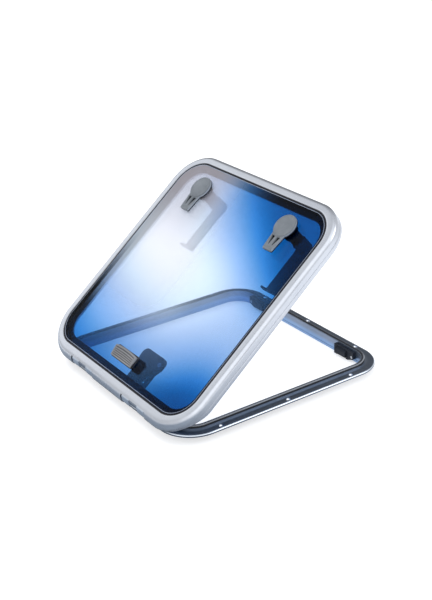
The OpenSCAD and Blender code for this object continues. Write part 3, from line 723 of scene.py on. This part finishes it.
handle_lever(-1, "left_outer_handle")
handle_lever(1, "right_outer_handle")


# ---------------------------------------------------------------- ribbed pad over the stay
def pad():
    """Domed cover: a raised border round five deep grooves, with a lower black skirt."""
    sy, hw = -194.0, 37.4
    rows, cols = 120, 72
    rings = []
    for i in range(cols + 1):
        u = -1 + 2 * i / cols
        x = hw * u
        bow = 2.6 * (1 - u * u)
        y0, y1 = sy - 13.0, sy + 10.4 + bow
        ring_ = [(x, y0 + 0.15, 30.02), (x, y0 + 0.1, 32.5)]
        edge = min(1.0, (1 - abs(u)) * hw / 2.0)
        drop = (1 - math.sqrt(max(0.0, 1 - (1 - edge) ** 2))) * 2.0
        inside = ease(((1 - abs(u)) * hw - 3.4) / 1.4)
        side = ease(((1 - abs(u)) * hw - 1.9) / 0.5) * ease((3.5 - (1 - abs(u)) * hw) / 0.5)
        for j in range(rows + 1):
            v = j / rows
            y = y0 + (y1 - y0) * v
            body = 34.2 + 3.2 * math.sin(min(1.0, v * 1.12) * math.pi / 2) ** 1.2
            ef = min(v, 1 - v) * (y1 - y0)
            if ef < 1.4:
                body -= 1.4 - math.sqrt(max(0.0, 1.4 * 1.4 - (1.4 - ef) ** 2))
            groove = 0.0
            for gv in (0.16, 0.31, 0.46, 0.61, 0.80):
                half = 0.045 if gv < 0.7 else 0.055
                groove = max(groove, 1 - ease(abs(v - gv) / half))
            depth = 1.5 * groove * inside
            if 0.10 < v < 0.86:
                depth = max(depth, 1.3 * side)
            ring_.append((x, y, body - depth - drop))
        ring_.append((x, y1 - 0.1, 32.5))
        ring_.append((x, y1 - 1.1, 30.02))
        rings.append(ring_)
    return loft(rings, closed_u=True, cap=True)


pad_o = add("stay_cover_pad", *pad(), L, M["pad"], "lid", "grey_plastic", ["stay_pad"], deg=50)
# painted shade: faces down in the grooves get the darker groove material
pad_o.data.materials.append(M["groove"])
LI = L.inverted()
for pl in pad_o.data.polygons:
    c_ = LI @ pl.center
    u_ = abs(c_.x) / 37.4
    v_ = (c_.y + 207.0) / (23.4 + 2.6 * (1 - u_ * u_))
    if u_ < 0.90 and c_.z > 33 and any(abs(v_ - g_) < h_ for g_, h_ in ((0.16, 0.026), (0.31, 0.026), (0.46, 0.026), (0.61, 0.026), (0.80, 0.034))):
        pl.material_index = 1


# ---------------------------------------------------------------- floor, light
fl = bpy.data.meshes.new("floor")
fl.from_pydata([(-9, -9, 0), (9, -9, 0), (9, 9, 0), (-9, 9, 0)], [], [(0, 1, 2, 3)])
floor = bpy.data.objects.new("floor", fl)
scene.collection.objects.link(floor)
floor.location = (0, 0, box0[0].z - 0.0005)
ft = Mat("floor", Roughness=0.8, Specular_IOR_Level=0.1)
# the sweep glows evenly; to glossy rays it is painted darker in front of the hinges, a painted shade that the metal
# mirrors
lp = ft.n.new("ShaderNodeLightPath")
vm = ft.n.new("ShaderNodeVectorMath")
vm.operation = "DISTANCE"
ft.link(ft.co(), vm.inputs[0])
vm.inputs[1].default_value = (0.05, -0.50, 0.0)
far = ft.rng(vm.outputs["Value"], 0.20, 0.95, 0.0, 1.0, smooth=True)
pale = ft.ramp(ft.noise(3, 3, 0.5), [(0.3, (0.53, 0.53, 0.54)), (0.7, (0.56, 0.56, 0.57))])
seen = ft.mix(far, (0.24, 0.28, 0.33), (0.62, 0.64, 0.67))
set_in(ft, "Base Color", ft.mix(lp.outputs["Is Glossy Ray"], pale, seen))
gl = ft.n.new("ShaderNodeMix")
ft.link(lp.outputs["Is Glossy Ray"], gl.inputs["Factor"])
gl.inputs[2].default_value = 0.62
ft.link(ft.rng(far, 0.0, 1.0, 0.0, 0.40), gl.inputs[3])
ft.b.inputs["Emission Color"].default_value = (1, 1, 1, 1)
ft.link(gl.outputs[0], ft.b.inputs["Emission Strength"])
fl.materials.append(ft.m)

# studio surround: white, with one dim quarter behind the hatch and a bright one on the near side
world = bpy.data.worlds.new("studio")
scene.world = world
world.use_nodes = True
wn, wl = world.node_tree.nodes, world.node_tree.links
bg = wn["Background"]
wco = wn.new("ShaderNodeTexCoord").outputs["Generated"]


def lobe(direction, c0, c1, v0, v1):
    d = wn.new("ShaderNodeVectorMath")
    d.operation = "DOT_PRODUCT"
    wl.new(wco, d.inputs[0])
    d.inputs[1].default_value = Vector(direction).normalized()
    r = wn.new("ShaderNodeMapRange")
    r.interpolation_type = "SMOOTHSTEP"
    wl.new(d.outputs["Value"], r.inputs["Value"])
    for k, v in zip(("From Min", "From Max", "To Min", "To Max"), (c0, c1, v0, v1)):
        r.inputs[k].default_value = v
    return r.outputs["Result"]


def wmul(x, y):
    k = wn.new("ShaderNodeMath")
    k.operation = "MULTIPLY"
    wl.new(x, k.inputs[0])
    if hasattr(y, "node"):
        wl.new(y, k.inputs[1])
    else:
        k.inputs[1].default_value = y
    return k.outputs[0]


glow = wmul(lobe((-0.80, 0.50, 0.38), 0.70, 0.97, 1.0, 0.40), lobe((0.45, -0.45, 0.77), 0.45, 0.95, 1.0, 1.9))
glow = wmul(glow, lobe((-0.87, -0.22, 0.44), 0.955, 0.997, 1.0, 1.8))
bg.inputs["Color"].default_value = (0.94, 0.965, 1.0, 1)
wl.new(wmul(glow, 0.80), bg.inputs["Strength"])


def area(name, loc, target, size, power, color=(1, 1, 1)):
    d = bpy.data.lights.new(name, "AREA")
    d.shape = "RECTANGLE"
    d.size, d.size_y = size
    d.energy = power
    d.color = color
    o = bpy.data.objects.new(name, d)
    scene.collection.objects.link(o)
    o.location = loc
    o.rotation_mode = "QUATERNION"
    o.rotation_quaternion = (Vector(target) - Vector(loc)).to_track_quat("-Z", "Y")
    return o


area("key", (-1.6, -0.3, 2.4), (0, 0, 0.15), (1.8, 1.4), 34).visible_glossy = False
area("fill", (1.8, 1.6, 1.8), (0, 0, 0.1), (1.6, 1.6), 16, (0.95, 0.97, 1.0))
scene.view_settings.view_transform = "Standard"
scene.view_settings.look = "None"
scene.view_settings.exposure = 0
scene.view_settings.gamma = 1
──────
▶ [Brief]:
Extract all of the material exactly as it is written.

▶ [Full response]:
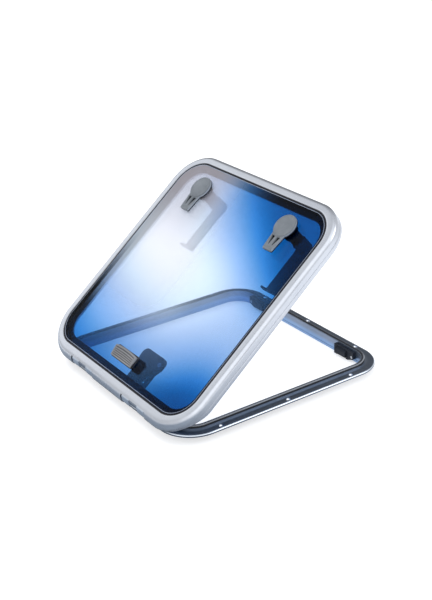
The OpenSCAD and Blender code for this object continues. Write part 3, from line 723 of scene.py on. This part finishes it.
handle_lever(-1, "left_outer_handle")
handle_lever(1, "right_outer_handle")


# ---------------------------------------------------------------- ribbed pad over the stay
def pad():
    """Domed cover: a raised border round five deep grooves, with a lower black skirt."""
    sy, hw = -194.0, 37.4
    rows, cols = 120, 72
    rings = []
    for i in range(cols + 1):
        u = -1 + 2 * i / cols
        x = hw * u
        bow = 2.6 * (1 - u * u)
        y0, y1 = sy - 13.0, sy + 10.4 + bow
        ring_ = [(x, y0 + 0.15, 30.02), (x, y0 + 0.1, 32.5)]
        edge = min(1.0, (1 - abs(u)) * hw / 2.0)
        drop = (1 - math.sqrt(max(0.0, 1 - (1 - edge) ** 2))) * 2.0
        inside = ease(((1 - abs(u)) * hw - 3.4) / 1.4)
        side = ease(((1 - abs(u)) * hw - 1.9) / 0.5) * ease((3.5 - (1 - abs(u)) * hw) / 0.5)
        for j in range(rows + 1):
            v = j / rows
            y = y0 + (y1 - y0) * v
            body = 34.2 + 3.2 * math.sin(min(1.0, v * 1.12) * math.pi / 2) ** 1.2
            ef = min(v, 1 - v) * (y1 - y0)
            if ef < 1.4:
                body -= 1.4 - math.sqrt(max(0.0, 1.4 * 1.4 - (1.4 - ef) ** 2))
            groove = 0.0
            for gv in (0.16, 0.31, 0.46, 0.61, 0.80):
                half = 0.045 if gv < 0.7 else 0.055
                groove = max(groove, 1 - ease(abs(v - gv) / half))
            depth = 1.5 * groove * inside
            if 0.10 < v < 0.86:
                depth = max(depth, 1.3 * side)
            ring_.append((x, y, body - depth - drop))
        ring_.append((x, y1 - 0.1, 32.5))
        ring_.append((x, y1 - 1.1, 30.02))
        rings.append(ring_)
    return loft(rings, closed_u=True, cap=True)


pad_o = add("stay_cover_pad", *pad(), L, M["pad"], "lid", "grey_plastic", ["stay_pad"], deg=50)
# painted shade: faces down in the grooves get the darker groove material
pad_o.data.materials.append(M["groove"])
LI = L.inverted()
for pl in pad_o.data.polygons:
    c_ = LI @ pl.center
    u_ = abs(c_.x) / 37.4
    v_ = (c_.y + 207.0) / (23.4 + 2.6 * (1 - u_ * u_))
    if u_ < 0.90 and c_.z > 33 and any(abs(v_ - g_) < h_ for g_, h_ in ((0.16, 0.026), (0.31, 0.026), (0.46, 0.026), (0.61, 0.026), (0.80, 0.034))):
        pl.material_index = 1


# ---------------------------------------------------------------- floor, light
fl = bpy.data.meshes.new("floor")
fl.from_pydata([(-9, -9, 0), (9, -9, 0), (9, 9, 0), (-9, 9, 0)], [], [(0, 1, 2, 3)])
floor = bpy.data.objects.new("floor", fl)
scene.collection.objects.link(floor)
floor.location = (0, 0, box0[0].z - 0.0005)
ft = Mat("floor", Roughness=0.8, Specular_IOR_Level=0.1)
# the sweep glows evenly; to glossy rays it is painted darker in front of the hinges, a painted shade that the metal
# mirrors
lp = ft.n.new("ShaderNodeLightPath")
vm = ft.n.new("ShaderNodeVectorMath")
vm.operation = "DISTANCE"
ft.link(ft.co(), vm.inputs[0])
vm.inputs[1].default_value = (0.05, -0.50, 0.0)
far = ft.rng(vm.outputs["Value"], 0.20, 0.95, 0.0, 1.0, smooth=True)
pale = ft.ramp(ft.noise(3, 3, 0.5), [(0.3, (0.53, 0.53, 0.54)), (0.7, (0.56, 0.56, 0.57))])
seen = ft.mix(far, (0.24, 0.28, 0.33), (0.62, 0.64, 0.67))
set_in(ft, "Base Color", ft.mix(lp.outputs["Is Glossy Ray"], pale, seen))
gl = ft.n.new("ShaderNodeMix")
ft.link(lp.outputs["Is Glossy Ray"], gl.inputs["Factor"])
gl.inputs[2].default_value = 0.62
ft.link(ft.rng(far, 0.0, 1.0, 0.0, 0.40), gl.inputs[3])
ft.b.inputs["Emission Color"].default_value = (1, 1, 1, 1)
ft.link(gl.outputs[0], ft.b.inputs["Emission Strength"])
fl.materials.append(ft.m)

# studio surround: white, with one dim quarter behind the hatch and a bright one on the near side
world = bpy.data.worlds.new("studio")
scene.world = world
world.use_nodes = True
wn, wl = world.node_tree.nodes, world.node_tree.links
bg = wn["Background"]
wco = wn.new("ShaderNodeTexCoord").outputs["Generated"]


def lobe(direction, c0, c1, v0, v1):
    d = wn.new("ShaderNodeVectorMath")
    d.operation = "DOT_PRODUCT"
    wl.new(wco, d.inputs[0])
    d.inputs[1].default_value = Vector(direction).normalized()
    r = wn.new("ShaderNodeMapRange")
    r.interpolation_type = "SMOOTHSTEP"
    wl.new(d.outputs["Value"], r.inputs["Value"])
    for k, v in zip(("From Min", "From Max", "To Min", "To Max"), (c0, c1, v0, v1)):
        r.inputs[k].default_value = v
    return r.outputs["Result"]


def wmul(x, y):
    k = wn.new("ShaderNodeMath")
    k.operation = "MULTIPLY"
    wl.new(x, k.inputs[0])
    if hasattr(y, "node"):
        wl.new(y, k.inputs[1])
    else:
        k.inputs[1].default_value = y
    return k.outputs[0]


glow = wmul(lobe((-0.80, 0.50, 0.38), 0.70, 0.97, 1.0, 0.40), lobe((0.45, -0.45, 0.77), 0.45, 0.95, 1.0, 1.9))
glow = wmul(glow, lobe((-0.87, -0.22, 0.44), 0.955, 0.997, 1.0, 1.8))
bg.inputs["Color"].default_value = (0.94, 0.965, 1.0, 1)
wl.new(wmul(glow, 0.80), bg.inputs["Strength"])


def area(name, loc, target, size, power, color=(1, 1, 1)):
    d = bpy.data.lights.new(name, "AREA")
    d.shape = "RECTANGLE"
    d.size, d.size_y = size
    d.energy = power
    d.color = color
    o = bpy.data.objects.new(name, d)
    scene.collection.objects.link(o)
    o.location = loc
    o.rotation_mode = "QUATERNION"
    o.rotation_quaternion = (Vector(target) - Vector(loc)).to_track_quat("-Z", "Y")
    return o


area("key", (-1.6, -0.3, 2.4), (0, 0, 0.15), (1.8, 1.4), 34).visible_glossy = False
area("fill", (1.8, 1.6, 1.8), (0, 0, 0.1), (1.6, 1.6), 16, (0.95, 0.97, 1.0))
scene.view_settings.view_transform = "Standard"
scene.view_settings.look = "None"
scene.view_settings.exposure = 0
scene.view_settings.gamma = 1